Property indexes. For looking up nodes by property value (finding a specific node by name or ID), graph databases maintain indexes on designated properties — similar to relational database indexes. The starting point of a graph traversal is typically a property lookup; the traversal itself uses index-free adjacency.

54.4 Graph Database Options

Neo4j is the most widely deployed graph database, with a mature ecosystem, Cypher query language, full ACID transactions, and both self-managed and cloud-managed (AuraDB) deployment options. The default choice for greenfield enterprise graph projects.

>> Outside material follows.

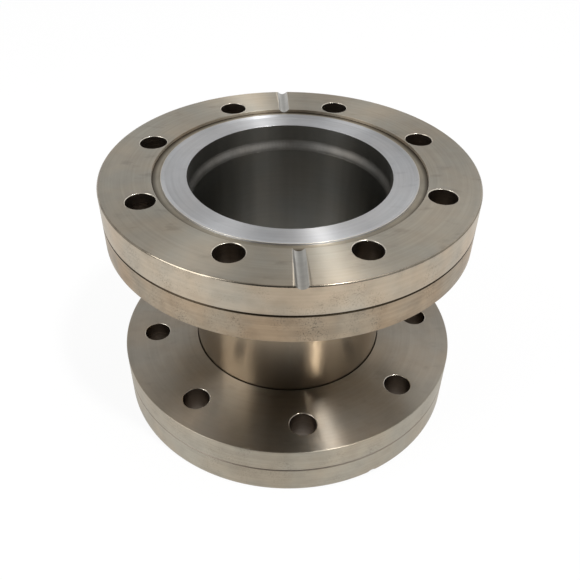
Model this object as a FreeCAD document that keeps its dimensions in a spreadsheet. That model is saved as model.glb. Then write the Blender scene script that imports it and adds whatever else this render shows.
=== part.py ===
import FreeCAD, Part
import math
import os
import Sketcher

# Short nipple with two equal knife-edge vacuum flanges, joined by a tube that is welded from inside.
# The origin is the centre of the lower sealing face, and +Z runs up the tube.

doc = FreeCAD.newDocument("flanged_nipple")

# Driving sizes, in millimetres and degrees
SIZES = [
    ("overall_height", 81.0, "lower sealing face to upper sealing face"),
    ("clocking", 25.6, "turn of the lower bolt holes from the upper ones, degrees"),
    ("flange_dia", 113.5, "outside of each flange"),
    ("flange_thickness", 18.0, "sealing face to back face"),
    ("rim_break", 0.4, "broken edge of the rim at both faces"),
    ("rim_line_place", 9.4, "sealing face to the middle of the V line turned round the rim"),
    ("rim_line_width", 0.6, "width of that line at the rim"),
    ("rim_line_cut", 0.35, "depth of that line"),
    ("bolt_count", 8, "bolt holes in each flange"),
    ("bolt_circle_dia", 92.1, "circle through the bolt hole centres"),
    ("bolt_hole_dia", 8.4, "bolt hole"),
    ("bolt_hole_break", 0.25, "broken edge of a bolt hole at the sealing face"),
    ("recess_dia", 82.5, "gasket recess"),
    ("recess_depth", 1.0, "sealing face to the recess floor"),
    ("knife_setback", 2.65, "recess wall to the tip of the knife edge"),
    ("knife_height", 0.5, "tip of the knife edge above the land inside it"),
    ("knife_slope", 20.0, "slope of the knife edge's inner cone, degrees"),
    ("knife_flank_run", 0.12, "how far the steep outer flank leans out"),
    ("land_depth", 1.0, "sealing face to the land inside the knife edge"),
    ("leak_groove_count", 2, "leak-check grooves in each flange"),
    ("leak_groove_width", 3.4, "leak-check groove at the sealing face"),
    ("leak_groove_floor", 1.8, "leak-check groove between the corners of its floor"),
    ("leak_groove_depth", 0.85, "sealing face to the corners of that floor"),
    ("leak_groove_sag", 0.12, "hollow of that floor"),
    ("tube_dia", 63.5, "outside of the tube"),
    ("tube_wall", 1.65, "wall of the tube"),
    ("socket_gap", 0.3, "clearance round the tube in the flange's socket"),
    ("socket_shoulder", 1.05, "width of the shoulder that the tube's end meets"),
    ("socket_place", 9.7, "sealing face to that shoulder"),
    ("weld_rise", 3.4, "weld bead up the flange's bore from the tube's end"),
]

sheet = doc.addObject("Spreadsheet::Sheet", "Sizes")
for row, (alias, size, note) in enumerate(SIZES, start=1):
    sheet.set("A%d" % row, note)
    sheet.set("B%d" % row, str(size))
    sheet.setAlias("B%d" % row, alias)
doc.recompute()

# Formulas that several features share. A flange is drawn with its back face at height 0.
FLANGE_R = "Sizes.flange_dia / 2"
FACE = "Sizes.flange_thickness"
LINE_LOW = "Sizes.flange_thickness - Sizes.rim_line_place - Sizes.rim_line_width / 2"
LINE_MIDDLE = "Sizes.flange_thickness - Sizes.rim_line_place"
LINE_HIGH = "Sizes.flange_thickness - Sizes.rim_line_place + Sizes.rim_line_width / 2"
LINE_R = "Sizes.flange_dia / 2 - Sizes.rim_line_cut"
RECESS_R = "Sizes.recess_dia / 2"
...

AWS Neptune is a managed graph database service on AWS, supporting both Cypher (via openCypher) and Gremlin. The right choice for organizations deeply invested in AWS who want managed infrastructure without Neo4j licensing.

Azure Cosmos DB (Gremlin API) provides globally distributed graph storage using the Gremlin query language. Appropriate for multi-region deployments on Azure with variable throughput requirements.

Apache AGE (PostgreSQL extension) adds graph capabilities to PostgreSQL, allowing organizations to store and query graph data in an existing PostgreSQL database. Appropriate when the graph data volume is modest and the organization wants to minimize infrastructure complexity.

Selection criteria: For enterprise AI applications, the primary criteria are: query language (Cypher is generally more expressive for complex traversal), ACID compliance (required for graphs that store authoritative enterprise data, not just analytical views), managed cloud availability (reduces operational burden), and integration with existing cloud infrastructure.

Graph databases are not exotic — they are a mature, well-supported category of infrastructure. Organizations that understand them deploy them alongside relational databases for the specific use cases where graph traversal capability matters.